Mosh: What is your favourite lyric and why?

Unbowed: I think that my favourite lyric will never change, and that lyric comes from David Gold of Woods of Ypres 3rd album. The song is named ‘Thrill of The Struggle” and gives voice to all of those amongst us who fight for what they wish to achieve despite all odds. “I fight the fight I can never win, But I fight the fight for the fight itself. And so I am rich with failure? Brutal North bring me down again.” For this entirely captures the essence, and magnitude of the devotion I feel towards my goal in the one life I have; what I wish to achieve before I die is without compromise.

Mosh: What is your favourite lyric that YOU have written?

Unbowed: I think to this day, the favorite lyric I have written myself would be of a similar message to that of David’s, and that would be “As the fire dies, and my heart still burns, I press on through lands well known to me; to the shadows I now return. And when all grows ill, and my fate seems lost once more, I will stand my ground, and prove to all that I will win this war.”

Mosh: Is there anything you actively try and avoid when writing lyrics? Any topics or themes you think are overdone?

Unbowed: I believe that the band’s start in the folk metal genre has some pretty negative associations with the term ‘viking metal’ and all of its trappings thereof, haha.

Mosh: Is it important to you that lyrics always tell a story or have meaning?

Unbowed: Not only important, but entirely needed.

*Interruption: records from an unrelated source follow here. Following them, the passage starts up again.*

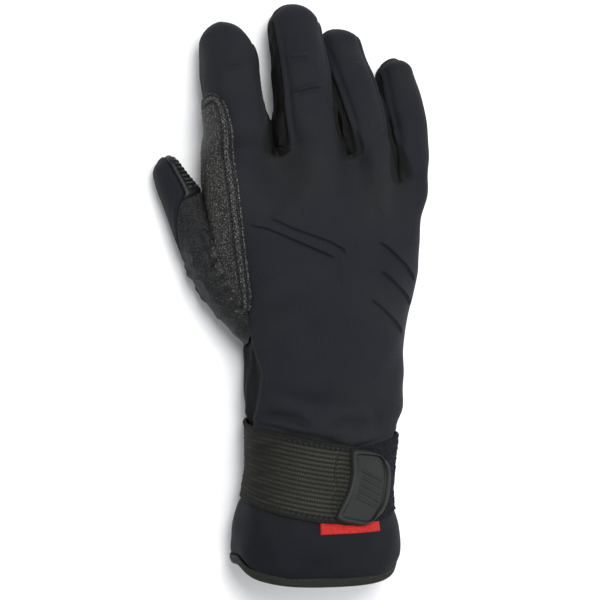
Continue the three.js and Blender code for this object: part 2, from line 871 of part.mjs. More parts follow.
add('back_panel', sewnPiece('back_panel', NEOPRENE), NEOPRENE_FINISH);
add('palm_panel', sewnPiece('palm_panel', PALM_LEATHER), GRIP_FINISH);
add('wrist_gusset', sewnPiece('wrist_gusset', NEOPRENE), SIDE_FINISH);
for (const name of SIDE_PIECES) {
  add(name, sewnPiece(name, SIDE_CLOTH), SIDE_FINISH);
}
add('thumb_back', thumbPiece('thumb_back', NEOPRENE), NEOPRENE_FINISH);
add('thumb_pad', thumbPiece('thumb_pad', PALM_LEATHER), RIB_FINISH);
add('thumb_web', thumbPiece('thumb_web', PALM_LEATHER), GRIP_FINISH);
add('index_guard', guardSolid(), GRIP_FINISH);
add('cuff', sewnPiece('cuff', NEOPRENE), CUFF_FINISH);
add('hem_binding', hemTapeSolid(), TAPE_FINISH);
add('wrist_strap', bandSolid(STRAP_LINE, STRAP_WIDTH, 36), ELASTIC_FINISH);
add('strap_landing', bandSolid(LANDING_LINE, LANDING_WIDTH, 22), LOOP_FINISH);
add('pull_tab', tabSolid(), RUBBER_FINISH);
add('label', labelSolid(), LABEL_FINISH);

export default group;
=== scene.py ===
"""Looks of a water rescue glove for the right hand, which lies palm down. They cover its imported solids.

The tables are in millimetres and measured as the solids are: x to the little finger, y up from the
hem, z out of the back of the hand. to_metres() moves a finished shape into the frame's place.
"""

import functools
import math

import bpy
import numpy as np
from mathutils import Matrix, Vector


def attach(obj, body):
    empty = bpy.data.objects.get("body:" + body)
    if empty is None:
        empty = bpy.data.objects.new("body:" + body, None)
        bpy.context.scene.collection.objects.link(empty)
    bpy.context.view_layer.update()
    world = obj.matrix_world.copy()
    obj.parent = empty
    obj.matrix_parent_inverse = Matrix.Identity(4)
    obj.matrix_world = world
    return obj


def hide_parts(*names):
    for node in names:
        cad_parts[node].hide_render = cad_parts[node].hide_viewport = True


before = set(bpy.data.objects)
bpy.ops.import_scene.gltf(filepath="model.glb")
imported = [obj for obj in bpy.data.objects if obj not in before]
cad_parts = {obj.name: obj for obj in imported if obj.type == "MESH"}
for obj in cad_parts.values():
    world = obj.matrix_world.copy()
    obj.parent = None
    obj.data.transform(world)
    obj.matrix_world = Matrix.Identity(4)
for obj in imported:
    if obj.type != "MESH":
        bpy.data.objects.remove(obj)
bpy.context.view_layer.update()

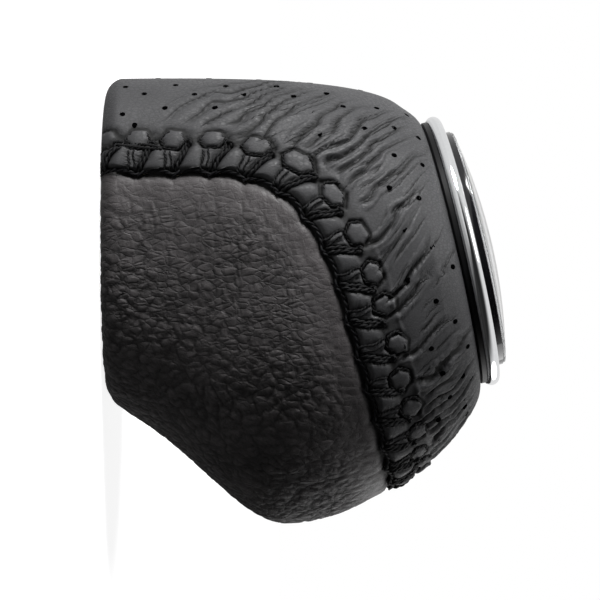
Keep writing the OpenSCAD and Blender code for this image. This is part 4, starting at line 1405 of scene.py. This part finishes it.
def world_light():
    """A bright studio whose side behind the camera is dark, and a plain white backdrop."""
    world = bpy.data.worlds.new("studio")
    bpy.context.scene.world = world
    world.use_nodes = True
    world.node_tree.nodes.clear()
    n = Tree(world.node_tree)
    path = n.add("ShaderNodeLightPath")
    coord = n.add("ShaderNodeTexCoord").outputs["Generated"]
    axes = n.add("ShaderNodeSeparateXYZ", {0: coord})
    upright = n.times(n.math("ABSOLUTE", axes.outputs["Z"]), 0.6)
    level = n.less(upright, n.times(axes.outputs["Y"], 0.5))
    level = n.less(level, axes.outputs["X"])
    room = n.remap(level, -0.6, 0.35, 0.02, 0.8, "SMOOTHSTEP")
    soft = n.add("ShaderNodeBackground", Color=WHITE, Strength=0.025).outputs[0]
    mirror = n.add("ShaderNodeBackground", {"Strength": room}, Color=WHITE).outputs[0]
    backdrop = n.add("ShaderNodeBackground", Color=WHITE).outputs[0]
    seen = n.math("MAXIMUM", path.outputs["Is Camera Ray"], path.outputs["Is Transmission Ray"])
    shown = n.either(seen, n.either(path.outputs["Is Glossy Ray"], soft, mirror), backdrop)
    n.add("ShaderNodeOutputWorld", {"Surface": shown})


def area_light(name, place, size, power):
    """A round lamp that points at the middle of the knob."""
    data = bpy.data.lights.new(name, "AREA")
    data.shape = "DISK"
    data.size = size
    data.energy = power
    lamp = add_object(name, data)
    lamp.location = place
    lamp.rotation_euler = (Vector(MIDDLE) - Vector(place)).to_track_quat("-Z", "Y").to_euler()


def photo_camera():
    """The knob lies on its side in the picture: its lever axis runs to the right and its front down."""
    data = bpy.data.cameras.new("camera")
    data.sensor_width = SENSOR_WIDTH
    data.lens = SENSOR_WIDTH * VIEW_FROM / VIEW_WIDTH
    camera = add_object("camera", data)
    right, up = Vector((0, 0, 1)), Vector((0, -1, 0))
    turned_so = Matrix((right, up, right.cross(up))).transposed().to_4x4()
    camera.matrix_world = Matrix.Translation([v * MM for v in (VIEW_FROM, VIEW_Y, VIEW_Z)]) @ turned_so
    bpy.context.scene.camera = camera


stage_floor()
world_light()
for lamp in LAMPS:
    area_light(*lamp)
photo_camera()
bpy.context.scene.view_settings.view_transform = "Standard"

The only point to my writing of them is their connection to a common theme of uphill battles, in and out of one’s own mind, and the conquering of any challenge, no matter the magnitude. Remaining unbowed, essentially.

Mosh: Does your knowledge of your vocal delivery have any impact on how you write lyrics? Do you write to fit a vocal style, or fit the delivery to the lyrics?

Unbowed: I am constantly trying to improve my style and diversity. Not only to improve myself, but for my constant need to be breaking new grounds, and achieving something I could not have a month before. It is very important to me, and my lifestyle that I constantly improve, and become something more than I was a week ago; in and out of music.